Former French school taught the crème de la crème
FOR OVER 100 years there was a 'French School' in Bray, where young protestant ladies from all over Ireland were educated.
Some of those now grown-up ladies, who recall being teased by the Aravon boys on the train to Bray, had a reunion recently in Tullow, Co. Carlow.
Toner House, now apartments on Sidmonton Terrace, became The French School in 1864 when French aristocrat Heloise de Mailly founded the Bray school which remained open until 1966.
Former pupil Jennifer Flegg, who later became a teacher, published a history of the school in 2007, with the help of some of her former classmates, amongst them Margaret Learmond.

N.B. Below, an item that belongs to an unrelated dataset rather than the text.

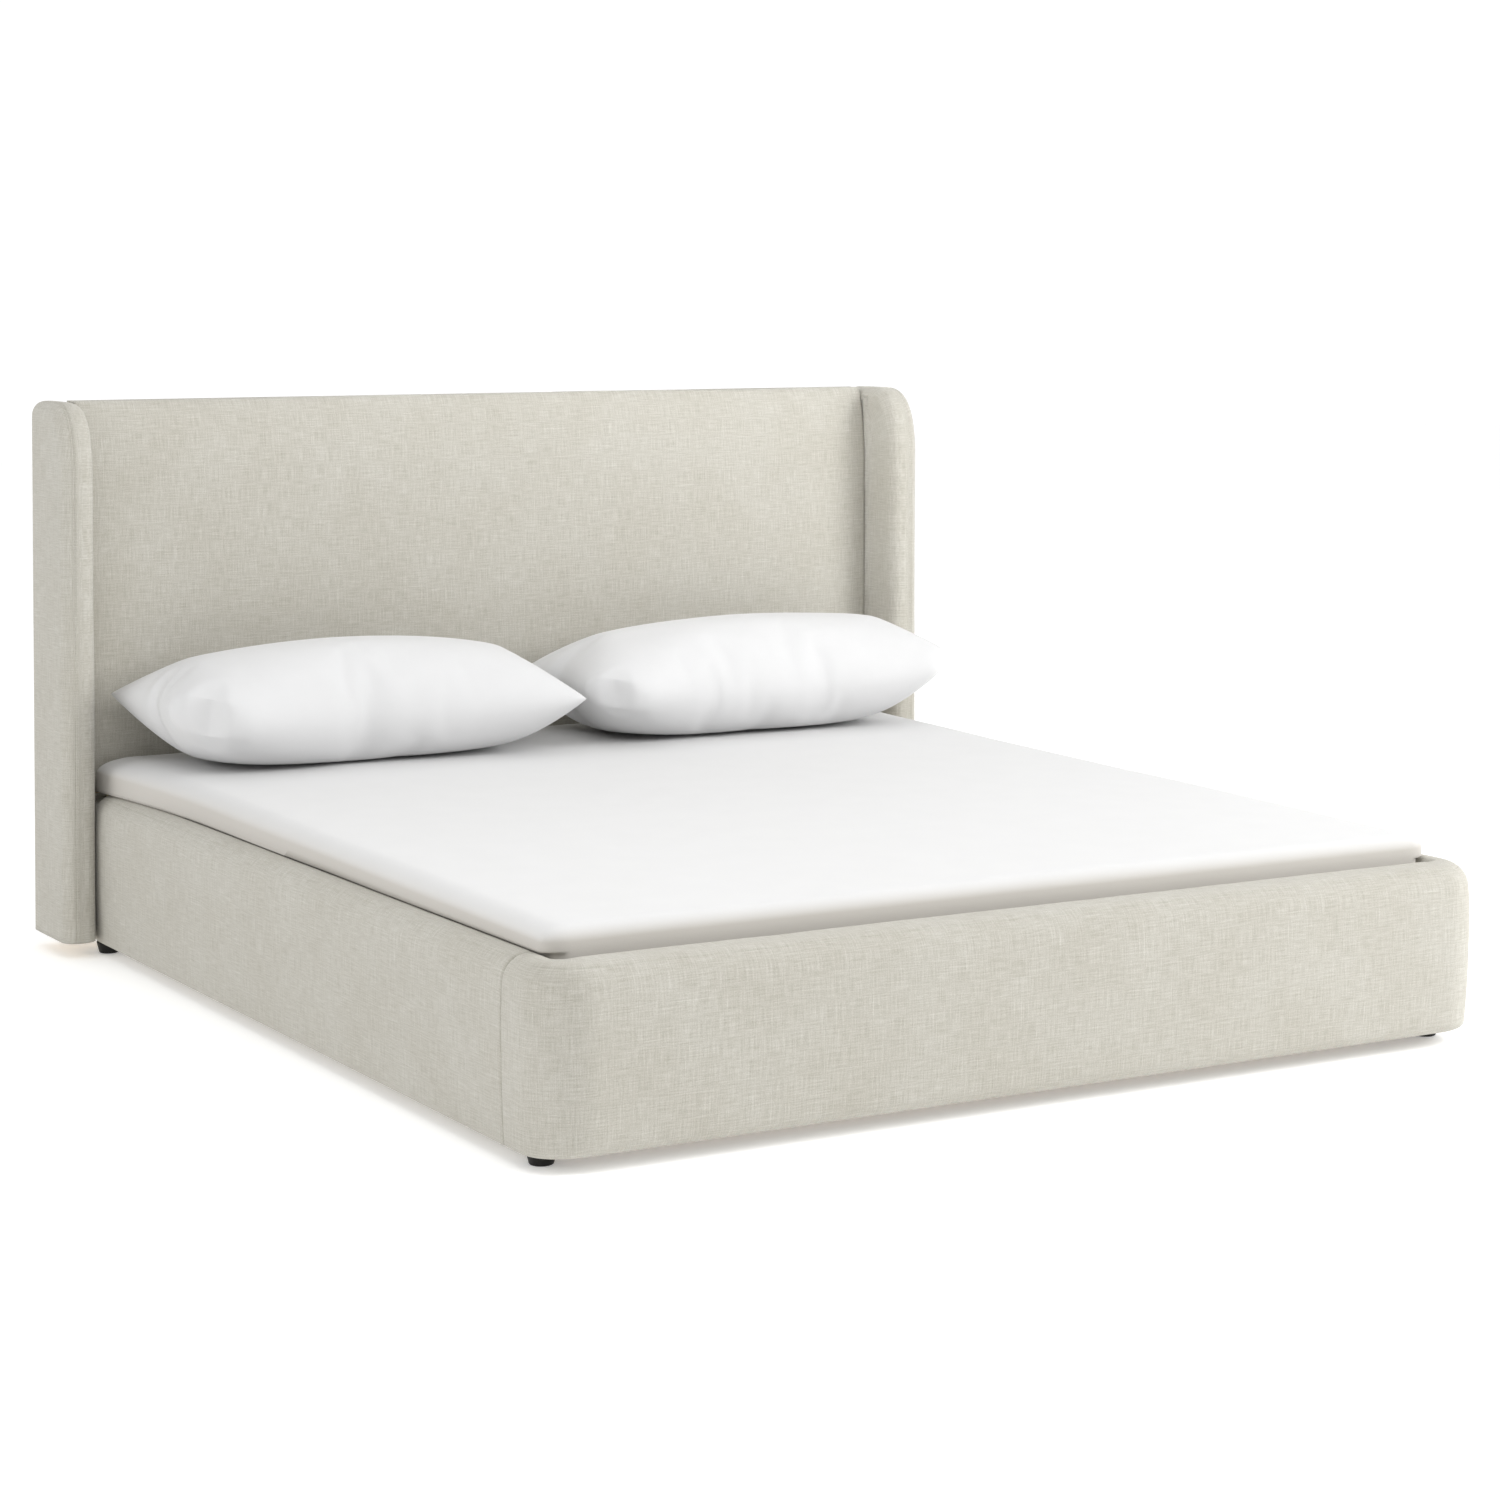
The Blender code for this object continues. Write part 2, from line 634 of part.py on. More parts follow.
def make_centre_legs(beam_bottom, timber, plastic):
    for place, depth in LEG_DEPTHS.items():
        middle = Vector((0, behind_foot(depth), 0))
        half = LEG_WIDTH / 2
        leg = box(
            f"centre_leg_{place}",
            (-half, middle.y - half, LEG_BOTTOM),
            (half, middle.y + half, beam_bottom - FIT_GAP),
            timber,
            edge=BOARD_EDGE,
        )
        bore = bmesh.new()
        at_leg = Matrix.Translation(middle)
        below = LEG_BOTTOM - CUTTER_REACH
        hole = [(0, below), (LEVELLER_BORE_RADIUS, below)]
        hole += [(LEVELLER_BORE_RADIUS, LEVELLER_BORE_TOP), (0, LEVELLER_BORE_TOP)]
        turned(bore, hole, at_leg, STEM_SIDES)
        cut(leg, object_from(f"leveller_bore_{place}", bore, plastic))
        screw = bmesh.new()
        outline = [
            (0, 0),
            (LEVELLER_DISC_RADIUS - LEVELLER_CHAMFER, 0),
            (LEVELLER_DISC_RADIUS, LEVELLER_CHAMFER),
            (LEVELLER_DISC_RADIUS, LEVELLER_RIM_HEIGHT),
            (LEVELLER_HUB_RADIUS, LEVELLER_DISC_HEIGHT),
            (LEVELLER_STEM_RADIUS, LEVELLER_DISC_HEIGHT),
            (LEVELLER_STEM_RADIUS, LEVELLER_STEM_TOP),
            (0, LEVELLER_STEM_TOP),
        ]
        turned(screw, outline, Matrix.Identity(4), STEM_SIDES)
        leveller = object_from(f"leveller_{place}", screw, plastic, smooth=True)
        leveller.location = middle


def make_corner_feet(black):
    places = {"front": FRONT_FOOT_PLACE, "rear": REAR_FOOT_PLACE}
    top = SURROUND_BOTTOM - FIT_GAP
    outline = [(0, 0), (PEG_BOTTOM_RADIUS - PEG_CHAMFER, 0), (PEG_BOTTOM_RADIUS, PEG_CHAMFER)]
    outline += [(PEG_TOP_RADIUS, top - PEG_CHAMFER), (PEG_TOP_RADIUS - PEG_CHAMFER, top), (0, top)]
    for end, (offset, depth) in places.items():
        for side, sign in SIDES.items():
            builder = bmesh.new()
            turned(builder, outline, Matrix.Identity(4), ROUND_SIDES)
            foot = object_from(f"foot_{end}_{side}", builder, black, smooth=True)
            foot.location = (sign * offset, behind_foot(depth), 0)


# ---------------------------------------------------------------- brackets


def make_brackets(steel):
    """Straps round the inside of both front corners, and angles where the rails meet the headboard."""
    strap = [side_station(FOOT_BRACKET_RAIL_END), *corner_stations(), front_station(FOOT_BRACKET_FRONT_END)]
    board_inner = RAIL_HALF_WIDTH - RAIL_THICKNESS + COVER_SPACE - FIT_GAP
    base_face = behind_foot(RAIL_END_DEPTH)
    thick = BRACKET_THICKNESS
    angle = [
        (board_inner, behind_foot(HEAD_BRACKET_RAIL_END)),
        (board_inner, base_face),
        (HEAD_BRACKET_INNER_END, base_face),
        (HEAD_BRACKET_INNER_END, base_face - thick),
        (board_inner - thick, base_face - thick),
        (board_inner - thick, behind_foot(HEAD_BRACKET_RAIL_END)),
    ]
    brackets = []
    for side, sign in SIDES.items():
        stations = strap if sign > 0 else mirrored(strap)
        brackets.append(sweep(f"corner_bracket_foot_{side}", bracket_section, stations, steel))
        levels = (BRACKET_BOTTOM, BRACKET_TOP)
        rings = [[(sign * x, y, level) for x, y in angle] for level in levels]
        brackets.append(loft(f"corner_bracket_head_{side}", rings, steel, smooth=False))
    return brackets


def bolt_places():
    """Where each bolt's head sits on its bracket, and the direction of its shank."""
    height = (BRACKET_BOTTOM + BRACKET_TOP) / 2
    rail_face = RAIL_HALF_WIDTH - RAIL_THICKNESS + COVER_SPACE - FIT_GAP - BRACKET_THICKNESS
    foot_face = behind_foot(FOOT_THICKNESS - COVER_SPACE + FIT_GAP + BRACKET_THICKNESS)
    head_face = behind_foot(RAIL_END_DEPTH) - BRACKET_THICKNESS
    places = []
    for sign in SIDES.values():
        for depth in RAIL_BOLT_DEPTHS:
            places.append((Vector((sign * rail_face, behind_foot(depth), height)), Vector((sign, 0, 0))))
        for offset in FOOT_BOLT_OFFSETS:
            places.append((Vector((sign * offset, foot_face, height)), Vector((0, -1, 0))))
        for offset in HEAD_BOLT_OFFSETS:
            places.append((Vector((sign * offset, head_face, height)), Vector((0, 1, 0))))
    return places


def make_bolt_holes(steel, holed):
    """Clearance holes for the corner bolts, through the brackets and on into the boards."""
    holes = bmesh.new()
    hole = [(0, -BOLT_HOLE_LEAD), (BOLT_HOLE_RADIUS, -BOLT_HOLE_LEAD)]
    hole += [(BOLT_HOLE_RADIUS, BOLT_HOLE_LENGTH), (0, BOLT_HOLE_LENGTH)]
    for seat, direction in bolt_places():
        placed = direction.to_track_quat("Z", "Y").to_matrix().to_4x4()
        placed.translation = seat
        turned(holes, hole, placed, HOLE_SIDES)
    cutter = object_from("bolt_holes", holes, steel)
    for target in holed:
        cut(target, cutter)


# ---------------------------------------------------------------- mattress and pillows


def mattress_top(y):
    """Height of the mattress, which is a little plumper towards the head."""
    low, high = behind_foot(MATTRESS_FOOT_DEPTH), behind_foot(MATTRESS_HEAD_DEPTH)
    return MATTRESS_TOP_AT_FOOT + (MATTRESS_TOP_AT_HEAD - MATTRESS_TOP_AT_FOOT) * (y - low) / (high - low)


def at_level(x, y, height):
    """A point of the mattress whose height is given for its foot end."""
    share = (height - MATTRESS_BOTTOM) / (MATTRESS_TOP_AT_FOOT - MATTRESS_BOTTOM)
    return x, y, MATTRESS_BOTTOM + share * (mattress_top(y) - MATTRESS_BOTTOM)


def rounded_rectangle(inset, height):
    """The mattress outline at one level, inset all round, with its corners' radius kept in proportion."""
    half = MATTRESS_HALF_WIDTH - inset
    low, high = behind_foot(MATTRESS_FOOT_DEPTH) + inset, behind_foot(MATTRESS_HEAD_DEPTH) - inset
    radius = max(MATTRESS_PLAN_RADIUS - inset, MATTRESS_LEAST_RADIUS)
    corners = [(half, high, 0), (-half, high, 90), (-half, low, 180), (half, low, 270)]
    points = []
    for x, y, start in corners:
        centre = (x - math.copysign(radius, x), y - radius if y == high else y + radius)
        points += [at_level(*point, height) for point in arc(centre, radius, start, start + 90, EDGE_STEPS)]
    return points


def mattress_levels(inset, bottom):
    """Outlines of the mattress from its underside up to its top, inset on every side."""
    radius = MATTRESS_EDGE_RADIUS - inset
    bottom_steps, top_steps = [], []
    for step in range(EDGE_STEPS + 1):
        angle = math.radians(90 * step / EDGE_STEPS)
        side_in = inset + radius * (1 - math.sin(angle))
        rise = radius * (1 - math.cos(angle))
        bottom_steps.append((side_in, bottom + inset + rise))
        top_steps.append((side_in, MATTRESS_TOP_AT_FOOT - inset - rise))
    return bottom_steps + top_steps[::-1]


def make_mattress(foam, ticking):
    core_levels = mattress_levels(COVER_SPACE, MATTRESS_BOTTOM)
    loft("mattress_core", [rounded_rectangle(*level) for level in core_levels], foam)
    outside = [(MATTRESS_HEM_INSET, MATTRESS_BOTTOM), *mattress_levels(0.0, MATTRESS_BOTTOM)]
    inside_levels = mattress_levels(COVER_THICKNESS, MATTRESS_BOTTOM)
    inside = [(MATTRESS_HEM_INSET, MATTRESS_BOTTOM + COVER_THICKNESS), *inside_levels]
    builder = bmesh.new()
    skins = []
    for levels in (outside, inside):
        rings = [[builder.verts.new(point) for point in rounded_rectangle(*level)] for level in levels]
        for ring, following in zip(rings, rings[1:]):
            for here in range(len(ring)):
                after = (here + 1) % len(ring)
                builder.faces.new((ring[here], ring[after], following[after], following[here]))
        builder.faces.new(rings[-1])
        skins.append(rings[0])
    outer_hem, inner_hem = skins
    for here in range(len(outer_hem)):
        after = (here + 1) % len(outer_hem)
        builder.faces.new((outer_hem[here], inner_hem[here], inner_hem[after], outer_hem[after]))
    object_from("mattress_cover", builder, ticking, smooth=True)


def pillow_plan(across, along):
    """A point of the pillow's seam plane. The sides pull in between the four pinched corners."""
    pulled = math.copysign(PILLOW_SIDE_PULL, across) * abs(across) ** 3
    x = PILLOW_LENGTH / 2 * across - pulled * (1 - along**2)
    y = PILLOW_DEPTH / 2 * along - math.copysign(PILLOW_SIDE_PULL, along) * abs(along) ** 3 * (1 - across**2)
    return x, y


def pillow_swell(across, along):
    """How full the pillow is, from 0 on its seam to 1 in its middle."""
    return ((1 - across**4) * (1 - along**2)) ** 0.5


def make_pillow(side, linen):
    columns, rows = PILLOW_COLUMNS, PILLOW_ROWS
    seam_height = PILLOW_HEIGHT * PILLOW_SEAM_SHARE
    builder = bmesh.new()
    grids = {}
    for half, reach in {"upper": PILLOW_HEIGHT - seam_height, "lower": -seam_height}.items():
        grid = []
        for column in range(columns + 1):
            across = -math.cos(math.pi * column / columns)
            for row in range(rows + 1):
                along = -math.cos(math.pi * row / rows)
                on_seam = column in (0, columns) or row in (0, rows)
                if on_seam and half == "lower":
                    grid.append(grids["upper"][column * (rows + 1) + row])
                    continue
                swell = 0.0 if on_seam else pillow_swell(across, along)
                height = max(seam_height + reach * swell, 0.0)
                grid.append(builder.verts.new((*pillow_plan(across, along), height)))
        grids[half] = grid
        for column in range(columns):
            for row in range(rows):
                corner = column * (rows + 1) + row
                face = (grid[corner], grid[corner + rows + 1], grid[corner + rows + 2], grid[corner + 1])
                builder.faces.new(face if half == "upper" else face[::-1])
    pillow = object_from(f"pillow_{side}", builder, linen, smooth=True)
    middle = behind_foot(PILLOW_MIDDLE_DEPTH)
    pillow.location = (PILLOW_OFFSETS[side], middle, mattress_top(middle) + FIT_GAP)


# ---------------------------------------------------------------- assembly


def main():
    for old in list(bpy.data.objects):
        bpy.data.objects.remove(old)
    fabric = material("oatmeal_linen", (0.62, 0.59, 0.52), 0.9)
    foam = material("upholstery_foam", (0.80, 0.76, 0.60), 0.95)
    plywood = material("plywood", (0.58, 0.44, 0.28), 0.7)
    timber = material("pine_timber", (0.66, 0.50, 0.31), 0.65)
    steel = material("zinc_steel", (0.55, 0.56, 0.57), 0.4, 1.0)
    black = material("black_foot", (0.012, 0.011, 0.010), 0.45)
    ticking = material("white_mattress_cover", (0.86, 0.86, 0.86), 0.9)
    linen = material("white_pillow_cotton", (0.90, 0.90, 0.90), 0.9)
    boards = make_surround(fabric, foam, plywood)
    base_rail = make_headboard_panel(fabric, foam, plywood, timber)
    for side, sign in SIDES.items():
        make_wing(side, sign, fabric, foam, plywood)
    make_slats(timber)
    beam_bottom = make_supports(timber, steel)
    make_centre_legs(beam_bottom, timber, black)
    make_corner_feet(black)
    brackets = make_brackets(steel)
    make_bolt_holes(steel, [*boards, base_rail, *brackets])
    make_mattress(foam, ticking)
    for side in SIDES:
        make_pillow(side, linen)


main()
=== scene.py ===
"""The looks of the upholstered winged bed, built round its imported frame.

Metres, +Z up, in the frame's own axes: the headboard is towards +Y, and "left" is -X. The padded covers
are fine-meshed skins over foam, the pillows are inflated by cloth simulation, and every material is
made of nodes.
"""

import math

import bmesh
import bpy
import numpy as np
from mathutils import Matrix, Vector, noise


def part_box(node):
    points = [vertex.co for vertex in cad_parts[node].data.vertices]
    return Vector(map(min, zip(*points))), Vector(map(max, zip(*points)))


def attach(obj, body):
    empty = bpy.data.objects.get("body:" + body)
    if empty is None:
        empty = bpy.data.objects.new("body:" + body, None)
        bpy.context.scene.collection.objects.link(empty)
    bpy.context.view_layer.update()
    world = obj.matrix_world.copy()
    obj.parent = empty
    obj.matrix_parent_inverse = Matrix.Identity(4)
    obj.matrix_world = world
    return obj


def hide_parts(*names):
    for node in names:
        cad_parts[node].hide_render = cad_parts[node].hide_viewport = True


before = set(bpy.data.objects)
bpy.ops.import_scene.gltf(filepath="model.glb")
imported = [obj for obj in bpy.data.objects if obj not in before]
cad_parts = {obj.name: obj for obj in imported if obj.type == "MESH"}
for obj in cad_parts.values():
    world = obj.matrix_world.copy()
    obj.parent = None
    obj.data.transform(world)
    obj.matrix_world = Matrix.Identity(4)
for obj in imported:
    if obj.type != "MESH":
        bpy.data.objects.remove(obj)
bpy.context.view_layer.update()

SIDES = {"left": -1, "right": 1}

# ---------------------------------------------------------------- sizes read from the frame

FOOT_LOW, FOOT_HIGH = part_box("footboard_cover")
RAIL_LOW, RAIL_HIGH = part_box("side_rail_cover_right")
RAIL_BOARD_LOW, RAIL_BOARD_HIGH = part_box("side_rail_board_right")
PANEL_LOW, PANEL_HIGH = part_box("headboard_cover")
PANEL_BOARD_LOW, PANEL_BOARD_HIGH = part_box("headboard_board")
WING_LOW, WING_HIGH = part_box("wing_cover_right")
MATTRESS_LOW, MATTRESS_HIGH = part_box("mattress_cover")
BACK_LOW, BACK_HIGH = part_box("headboard_back_panel")

RAIL_HALF_WIDTH = RAIL_HIGH.x
RAIL_THICKNESS = RAIL_HIGH.x - RAIL_LOW.x
SURROUND_TOP = RAIL_HIGH.z
SURROUND_BOTTOM = RAIL_LOW.z
HEAD_TOP = WING_HIGH.z
WING_HALF = (WING_HIGH.x - WING_LOW.x) / 2
WING_MIDDLE = (WING_HIGH.x + WING_LOW.x) / 2

# ---------------------------------------------------------------- sizes of the upholstery

CLOTH_MAP = "cloth"
COVER_THICKNESS = 0.0015
FIT_GAP = 0.0003
BOARD_INSET = COVER_THICKNESS + FIT_GAP
PADDING_INSET = COVER_THICKNESS + 0.0040

# Surround
FOOT_THICKNESS = 0.095
CORNER_RADIUS = 0.100
HEM_HEIGHT = 0.270
INNER_TOP_RADIUS = 0.018
OUTER_TOP_RADIUS = 0.045
RAIL_BOTTOM_RADIUS = 0.010
FOOT_BOTTOM_RADIUS = 0.028
CREST_HEIGHT = 0.240
TOP_TUCK = 0.002
RAIL_BOTTOM_TUCK = 0.005
FOOT_BOTTOM_TUCK = 0.011
UNDERSIDE_SHORT = 0.004
SEAM_ROLL_LENGTH = 0.009
SEAM_ROLL_DEPTH = 0.0045
NOSE_START = 0.045
NOSE_LENGTH = 0.034
NOSE_DEPTH = 0.016
NOSE_SIDE_SHARE = 0.35
TOP_SEAM_ANGLE = 124.0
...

'I was there from 1949 to 1956,' said Margaret. 'We didn't have to speak French all the time – just at dinner time and just the top two classes.' She was one of 110 pupils at the school, both day students and boarders.
She explained that they did not do Inter or Leaving Cert. Exams but the UK version – GCEs. There was a huge reunion in the Glenview the year of the book's publication, with around 250 attendees coming from as far as Australia, America, Germany and Italy. A smaller group got together this year to catch up. The book is full of their stories and memories, as well as any surviving records.
'The last Headmistress is supposed to have burned all the records,' said Margaret, on the research that went in to compiling the history. One of the former headmistresses, Elizabeth Heatley, was the daughter of Robert Heatley, a prominent Bray builder, who bought the school for her. She was in charge from 1934 until 1955 and is buried in Enniskerry. Suffragette Margaret Robinson was Principal from 1927 to 1934.
Mystery surrounds the life of a teacher there who is buried at St. Paul's cemetery in Bray. Marie de Beaux died in August 1879 aged just 27 but nobody knows how she died.
'The French School, Bray, Remembered,' is still available at the Town Hall Bookshop and Dubray Books.